• [DATA]:
↓

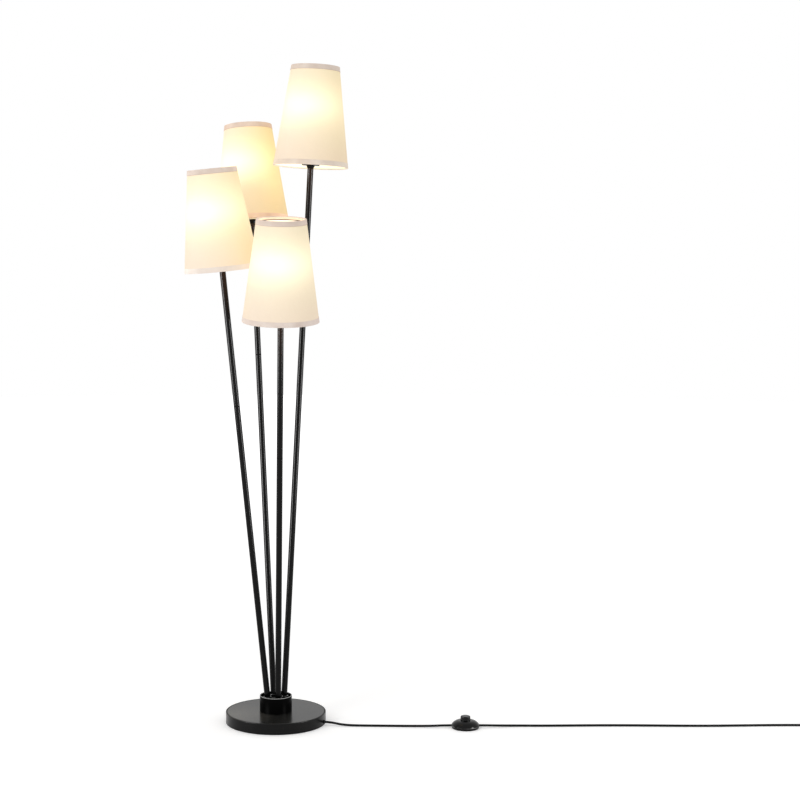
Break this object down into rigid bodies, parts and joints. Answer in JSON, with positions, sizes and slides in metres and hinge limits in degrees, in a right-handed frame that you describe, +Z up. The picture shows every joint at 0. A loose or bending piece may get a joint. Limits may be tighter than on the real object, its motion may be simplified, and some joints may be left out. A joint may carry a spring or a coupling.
{
  "type": "tree floor lamp",
  "caption": "Floor lamp with a round weighted base, leaning slim poles of stepped height, a lit cone shade on each pole, and a mains lead with a foot switch.",
  "frame": {"origin": "centre of the base's underside, on the floor", "axes": "+Z up; +X to the right in the front view, where the lead leaves; +Y away from the viewer"},
  "size_m": [1.6241, 0.4653, 1.6272],
  "materials": {
    "base_black": "satin black powder coat",
    "collar_black": "satin black",
    "holder_black": "satin black",
    "pole_black": "semi-gloss black",
    "cast_iron": "rough",
    "steel": "zinc plated",
    "bright_trim": "bright",
    "floor_felt": "felt",
    "terminal_plastic": "natural",
    "lead_plastic": "clear lead",
    "cord_plastic": "satin black lead",
    "brass": "plain",
    "cap_metal": "threaded cap",
    "socket_plastic": "phenolic",
    "bulb_glass": "frosted, lit",
    "shade_cloth": "woven cloth on a stiff liner, lit from inside",
    "shade_tape": "folded edge tape",
    "frame_white": "white coat on wire",
    "switch_plastic": "gloss black",
    "switch_button": "gloss black",
    "mechanism_plastic": "natural",
    "plug_plastic": "moulded black"
  },
  "bodies": {
    "stand": {"base_pad": "floor_felt", "base_plate": "steel", "base_shell": "base_black", "base_weight": "cast_iron", "bulb_caps": "cap_metal", "bulb_front": "bulb_glass", "bulb_left": "bulb_glass", "bulb_rear": "bulb_glass", "bulb_right": "bulb_glass", "collar": "collar_black", "collar_screws": "steel", "cord_base_run": "cord_plastic", "cord_bush": "cord_plastic", "cord_coil": "cord_plastic", "cord_inner": "cord_plastic", "cord_plug_run": "cord_plastic", "lamp_leads": "lead_plastic", "plate_screws": "steel", "plug_blades": "brass", "plug_body": "plug_plastic", "pole_ferrules": "bright_trim", "pole_holder": "holder_black", "pole_lower_front": "pole_black", "pole_lower_left": "pole_black", "pole_lower_rear": "pole_black", "pole_lower_right": "pole_black", "pole_upper_front": "pole_black", "pole_upper_left": "pole_black", "pole_upper_rear": "pole_black", "pole_upper_right": "pole_black", "shade_frame_front": "frame_white", "shade_frame_left": "frame_white", "shade_frame_rear": "frame_white", "shade_frame_right": "frame_white", "shade_front": "shade_cloth", "shade_left": "shade_cloth", "shade_lock_rings": "socket_plastic", "shade_rear": "shade_cloth", "shade_right": "shade_cloth", "shade_seats": "pole_black", "shade_tape_front": "shade_tape", "shade_tape_left": "shade_tape", "shade_tape_rear": "shade_tape", "shade_tape_right": "shade_tape", "socket_contacts": "brass", "socket_front": "socket_plastic", "socket_left": "socket_plastic", "socket_rear": "socket_plastic", "socket_right": "socket_plastic", "switch_base": "switch_plastic", "switch_cover": "switch_plastic", "switch_mechanism": "mechanism_plastic", "switch_screws": "steel", "switch_spring": "steel", "switch_terminals": "brass", "terminal_block": "terminal_plastic", "threaded_nipples": "steel"},
    "button": {"switch_button": "switch_button"},
    "rotor": {"switch_rotor": "mechanism_plastic"}
  },
  "joints": [
    {"name": "button_press", "type": "slide", "parent": "stand", "child": "button", "axis": [0, 0, -1], "range_m": [0, 0.004], "stiffness_N_per_m": 700, "springref_m": -0.008, "deforming": ["switch_spring"]},
    {"name": "rotor_index", "type": "hinge", "parent": "stand", "child": "rotor", "pos_m": [0.47, -0.056, 0.004], "axis": [0, 0, 1], "range_deg": [0, 45]}
  ],
  "couplings": [
    {"joint": "rotor_index", "follows": "button_press", "rad_per_m": 196.3}
  ]
}
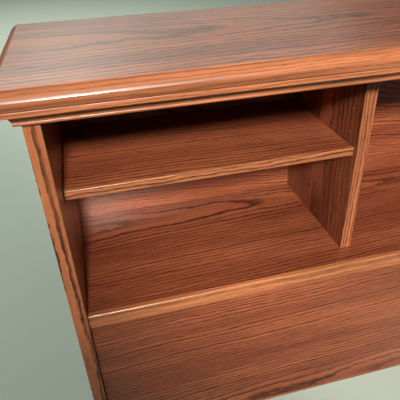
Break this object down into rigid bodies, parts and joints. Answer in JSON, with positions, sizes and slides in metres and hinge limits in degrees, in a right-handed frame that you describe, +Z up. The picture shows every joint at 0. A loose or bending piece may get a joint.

↑

• [TASK OBJECTIVE]: Print the whole listing exactly as it is.

• [WRITTEN RESPONSE]:
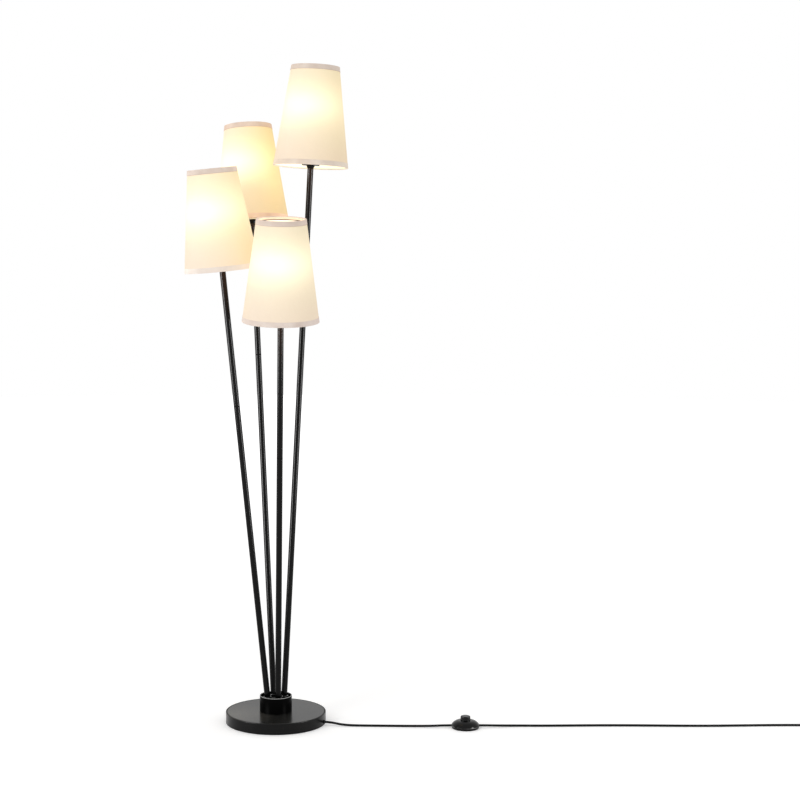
Break this object down into rigid bodies, parts and joints. Answer in JSON, with positions, sizes and slides in metres and hinge limits in degrees, in a right-handed frame that you describe, +Z up. The picture shows every joint at 0. A loose or bending piece may get a joint. Limits may be tighter than on the real object, its motion may be simplified, and some joints may be left out. A joint may carry a spring or a coupling.
{
  "type": "tree floor lamp",
  "caption": "Floor lamp with a round weighted base, leaning slim poles of stepped height, a lit cone shade on each pole, and a mains lead with a foot switch.",
  "frame": {"origin": "centre of the base's underside, on the floor", "axes": "+Z up; +X to the right in the front view, where the lead leaves; +Y away from the viewer"},
  "size_m": [1.6241, 0.4653, 1.6272],
  "materials": {
    "base_black": "satin black powder coat",
    "collar_black": "satin black",
    "holder_black": "satin black",
    "pole_black": "semi-gloss black",
    "cast_iron": "rough",
    "steel": "zinc plated",
    "bright_trim": "bright",
    "floor_felt": "felt",
    "terminal_plastic": "natural",
    "lead_plastic": "clear lead",
    "cord_plastic": "satin black lead",
    "brass": "plain",
    "cap_metal": "threaded cap",
    "socket_plastic": "phenolic",
    "bulb_glass": "frosted, lit",
    "shade_cloth": "woven cloth on a stiff liner, lit from inside",
    "shade_tape": "folded edge tape",
    "frame_white": "white coat on wire",
    "switch_plastic": "gloss black",
    "switch_button": "gloss black",
    "mechanism_plastic": "natural",
    "plug_plastic": "moulded black"
  },
  "bodies": {
    "stand": {"base_pad": "floor_felt", "base_plate": "steel", "base_shell": "base_black", "base_weight": "cast_iron", "bulb_caps": "cap_metal", "bulb_front": "bulb_glass", "bulb_left": "bulb_glass", "bulb_rear": "bulb_glass", "bulb_right": "bulb_glass", "collar": "collar_black", "collar_screws": "steel", "cord_base_run": "cord_plastic", "cord_bush": "cord_plastic", "cord_coil": "cord_plastic", "cord_inner": "cord_plastic", "cord_plug_run": "cord_plastic", "lamp_leads": "lead_plastic", "plate_screws": "steel", "plug_blades": "brass", "plug_body": "plug_plastic", "pole_ferrules": "bright_trim", "pole_holder": "holder_black", "pole_lower_front": "pole_black", "pole_lower_left": "pole_black", "pole_lower_rear": "pole_black", "pole_lower_right": "pole_black", "pole_upper_front": "pole_black", "pole_upper_left": "pole_black", "pole_upper_rear": "pole_black", "pole_upper_right": "pole_black", "shade_frame_front": "frame_white", "shade_frame_left": "frame_white", "shade_frame_rear": "frame_white", "shade_frame_right": "frame_white", "shade_front": "shade_cloth", "shade_left": "shade_cloth", "shade_lock_rings": "socket_plastic", "shade_rear": "shade_cloth", "shade_right": "shade_cloth", "shade_seats": "pole_black", "shade_tape_front": "shade_tape", "shade_tape_left": "shade_tape", "shade_tape_rear": "shade_tape", "shade_tape_right": "shade_tape", "socket_contacts": "brass", "socket_front": "socket_plastic", "socket_left": "socket_plastic", "socket_rear": "socket_plastic", "socket_right": "socket_plastic", "switch_base": "switch_plastic", "switch_cover": "switch_plastic", "switch_mechanism": "mechanism_plastic", "switch_screws": "steel", "switch_spring": "steel", "switch_terminals": "brass", "terminal_block": "terminal_plastic", "threaded_nipples": "steel"},
    "button": {"switch_button": "switch_button"},
    "rotor": {"switch_rotor": "mechanism_plastic"}
  },
  "joints": [
    {"name": "button_press", "type": "slide", "parent": "stand", "child": "button", "axis": [0, 0, -1], "range_m": [0, 0.004], "stiffness_N_per_m": 700, "springref_m": -0.008, "deforming": ["switch_spring"]},
    {"name": "rotor_index", "type": "hinge", "parent": "stand", "child": "rotor", "pos_m": [0.47, -0.056, 0.004], "axis": [0, 0, 1], "range_deg": [0, 45]}
  ],
  "couplings": [
    {"joint": "rotor_index", "follows": "button_press", "rad_per_m": 196.3}
  ]
}
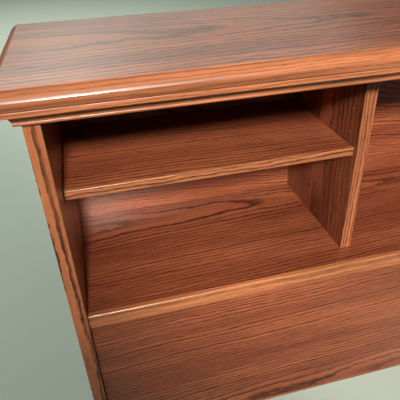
Break this object down into rigid bodies, parts and joints. Answer in JSON, with positions, sizes and slides in metres and hinge limits in degrees, in a right-handed frame that you describe, +Z up. The picture shows every joint at 0. A loose or bending piece may get a joint.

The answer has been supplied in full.